Escuché, de un grupo de expertos del sector, que a mitad de siglo el libro físico tendrá una representación marginal en la totalidad de ediciones. De manera consecuente, en la industria primarán los ebook y los audiolibros.
Es imposible saber si estas predicciones son acertadas o no -como todo aquello que se propone visualizar el futuro-, entre otras razones porque se ha advertido sobre el fin del libro impreso desde hace varias décadas y, a todas luces, tal cosa no ha ocurrido. Sin embargo, no se puede negar que éste hoy encara desafíos existenciales relacionados con cuestiones económicas, medioambientales y hasta sociológicas de la más variada índole.
La reciente crisis logística y de materias primas a escala internacional, cortesía de la pandemia y sus impactos, ha golpeado a la industria del libro en frentes insospechados. El frenazo productivo de papel y cartón retrasó entregas a los agentes del sector gráfico, que a su vez tuvieron que postergar el cumplimiento de las solicitudes de las editoriales. La ralentización se vio afectada por el incremento de la demanda de los lectores, que durante las cuarentenas consumieron más historias.
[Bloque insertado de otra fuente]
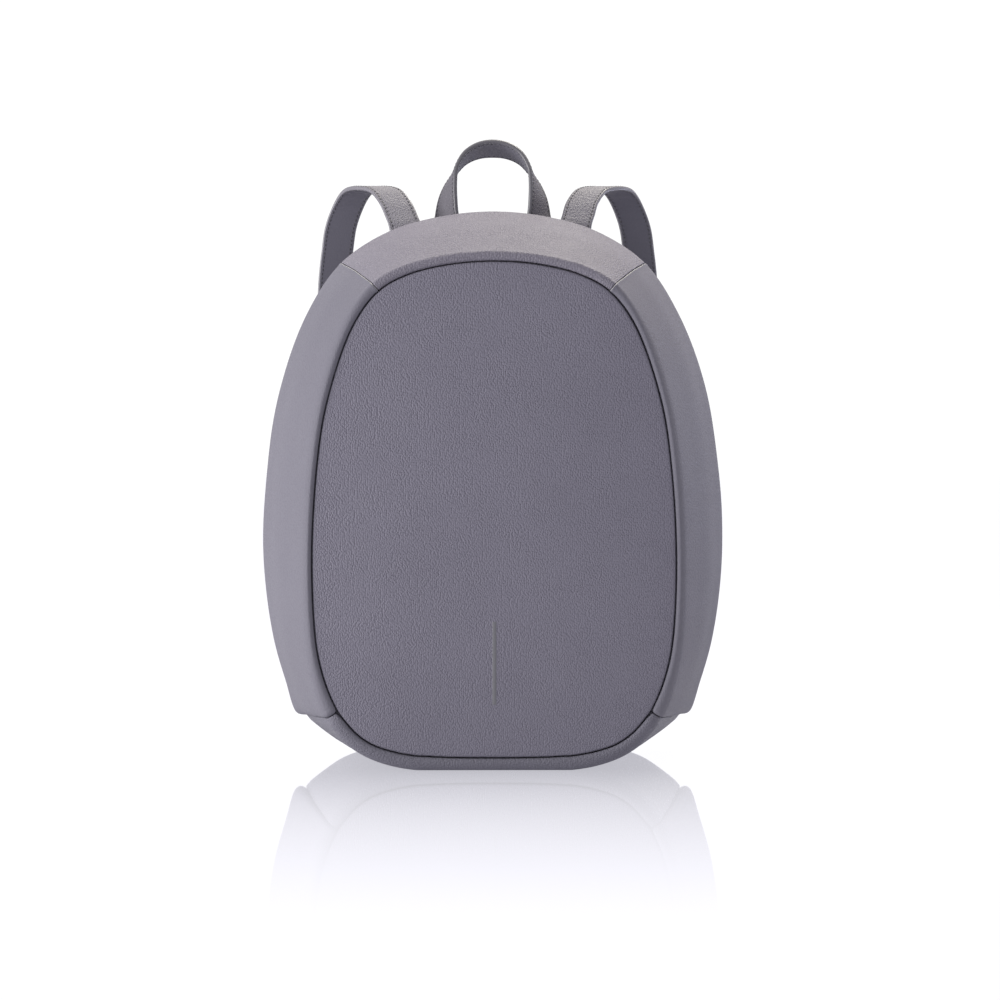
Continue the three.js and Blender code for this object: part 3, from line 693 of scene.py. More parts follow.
# Turn from the widest line to the back: share of the back rim's width, then depth on the outside
# and on the inside as shares of the back rim's depth
BACK_TURN = ((0.12, 0.5, 0.35), (0.42, 0.86, 0.55))

# Points read between two rows of the rim, the wall and the stations
RIM_STEPS = 4
WALL_STEPS = 5
STATION_STEPS = 10

# Each edge at a seam: radius, recess and reach, as edge_dip takes them
SEWN_EDGE = (0.5, 0.0, 1.0)  # the top's edge, turned in and sewn face to face with the side's
PIPED_EDGE = (1.3, -0.5, 3.0)  # the sides' upper edge, which stands a little proud of the seam
TURNED_EDGE = (2.6, 0.0, 1.0)  # the sides' lower edge, folded under thick padding
TUCKED_EDGE = (1.2, 0.9, 6.0)  # the base's edge, tucked under the sides
SEAM_HIGHLIGHT_ROWS = 3  # rows of a piped edge painted lighter as a painted highlight, 0.5 mm
# Stations in from a seam, close together where the edge turns in
SEAM_DISTANCES = np.array([0.0, 0.15, 0.3, 0.5, 0.75, 1.05, 1.5, 2.2, 3.2, 4.6, 6.5])
UNEVEN_SIZE = 55.0  # width of the soft walls' waves


def gusset_faces(stations, extra_lip):
    """Rows of points across the outer face and the matching rows of the inner face, and the outline."""
    outline = Outline(stations)
    y = crest_y(outline.rim_edge[:, 1])
    soft = 1 - smoothstep((outline.outward[:, 1] - CRISP_FROM) / CRISP_SPAN)

    def from_seam(distance, depth):
        return at(outline.seam + outline.outward * distance[:, None], y + depth)

    outer = [
        from_seam(
            outline.rim_width * (share + more_share * soft) + past + more_past * soft,
            depth + more_depth * soft,
        )
        for share, past, depth, more_share, more_past, more_depth in RIM_OUTSIDE
    ]
    inner = [from_seam(outline.rim_width * share + past, depth) for share, past, depth in RIM_INSIDE]
    shoulder = y + SHOULDER_DEPTH
    bulge = WALL_BULGE * np.minimum(outline.rim_edge[:, 1] / BULGE_FROM, 1)
    for share, swell in WALL_PROFILE:
        planar = outline.rim_edge + (outline.widest - outline.rim_edge) * share
        planar = planar + outline.outward * (bulge * swell)[:, None]
        planar[:, 1] = np.maximum(planar[:, 1], 0)
        depth = shoulder + (WIDEST_Y - shoulder) * share
        outer.append(at(planar, depth))
        inner.append(at(planar - outline.outward * WALL, depth + (INSIDE_STEP if share == 0 else 0)))
    for share, outside, inside in BACK_TURN:
        inward = share * BACK_RIM
        outer.append(at(towards_centre(outline.widest, inward), WIDEST_Y + outside * BACK_RIM_DEPTH))
        inner.append(at(towards_centre(outline.widest, inward + WALL), WIDEST_Y + inside * BACK_RIM_DEPTH))
    lip = outline.inset + extra_lip
    outer.append(at(towards_centre(outline.widest, lip), BACK_RIM_Y))
    inner.append(at(towards_centre(outline.widest, lip), BACK_RIM_Y - WALL))
    return np.stack(outer, 1), np.stack(inner, 1), outline


def across_profile(rows):
    """Reads the rim and the wall finely across each station's rows. The flange's edge stays a corner."""
    rim_count = len(RIM_OUTSIDE)
    last = rows.shape[1] - 1
    places = [0.0]
    places += list(np.arange(1, rim_count, 1 / RIM_STEPS))
    places += list(np.arange(rim_count, last, 1 / WALL_STEPS))
    places += [float(last)]
    return np.stack([catmull_rom(row, np.array(places)) for row in rows])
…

Claro, es preciso matizar esa realidad, en consideración de las diferencias entre los tiempos de encierro en el Norte Global y los de su contraparte en el Sur. Hecha la salvedad a propósito de las tendencias en unos y otros rincones del mundo, conviene denotar que el aumento generalizado de la lectura acudió a la venta en línea, que requiere altas cantidades de cartón para su operación desde el punto de vista del embalaje. La producción aletargada se enfrentó entonces a dos caras igual de exigentes: la de los libros y la del packaging para enviar los libros. ¡Vaya paradoja! Los precios, por supuesto, se dispararon y les complicaron la vida a todos los actores de la cadena de valor.
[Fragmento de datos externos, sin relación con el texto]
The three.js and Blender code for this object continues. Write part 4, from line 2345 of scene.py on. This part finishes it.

A esas situaciones se suma la problemática ambiental. Ésta sí que genera interrogantes sobre futuro del libro físico, pues, al fin y al cabo, según los expertos en logística será cuestión de un par de meses para que la demanda y la oferta se regulen. La huella de carbono de la producción del libro, en cambio, no sugiere horizontes benévolos. Los bosques son finitos y no hay producción en masa, de ningún sector, a la que le alcance el único planeta con que contamos. ¿Será que esta dimensión sí hará tambalear a ese objeto mágico que por milenios ha ofrecido un aroma a cajón de sastre y a corteza de árbol? Para los románticos el libro físico es irremplazable; yo me considero parte de ese grupo. Sin embargo, como nostálgica de planeta que también soy, he aprendido a encontrarle bondades a los libros digitales (que no son inocuos, valga la aclaración, también implican impactos considerables). No sé cuál soporte deja un peor rastro en el largo plazo, no es algo que se pueda concluir a la ligera. De todas formas, más allá de adaptaciones por parte del sector del libro, que ya se han dado, hablamos de una necesaria reconstrucción del mismo antes de que tengamos que prescindir de la transición y nos veamos obligados abandonar el libro en papel de un momento a otro.
Suponer que al libro en papel le queden menos de treinta años me da escalofrío. Pienso en las bibliotecas, en las librerías, en las generaciones que han hecho circular obras transformadoras de su contexto. Mi fe está depositada en la fortuita desviación de esos pronósticos y, aún más, en las acciones humanas que provoquen su equivocación.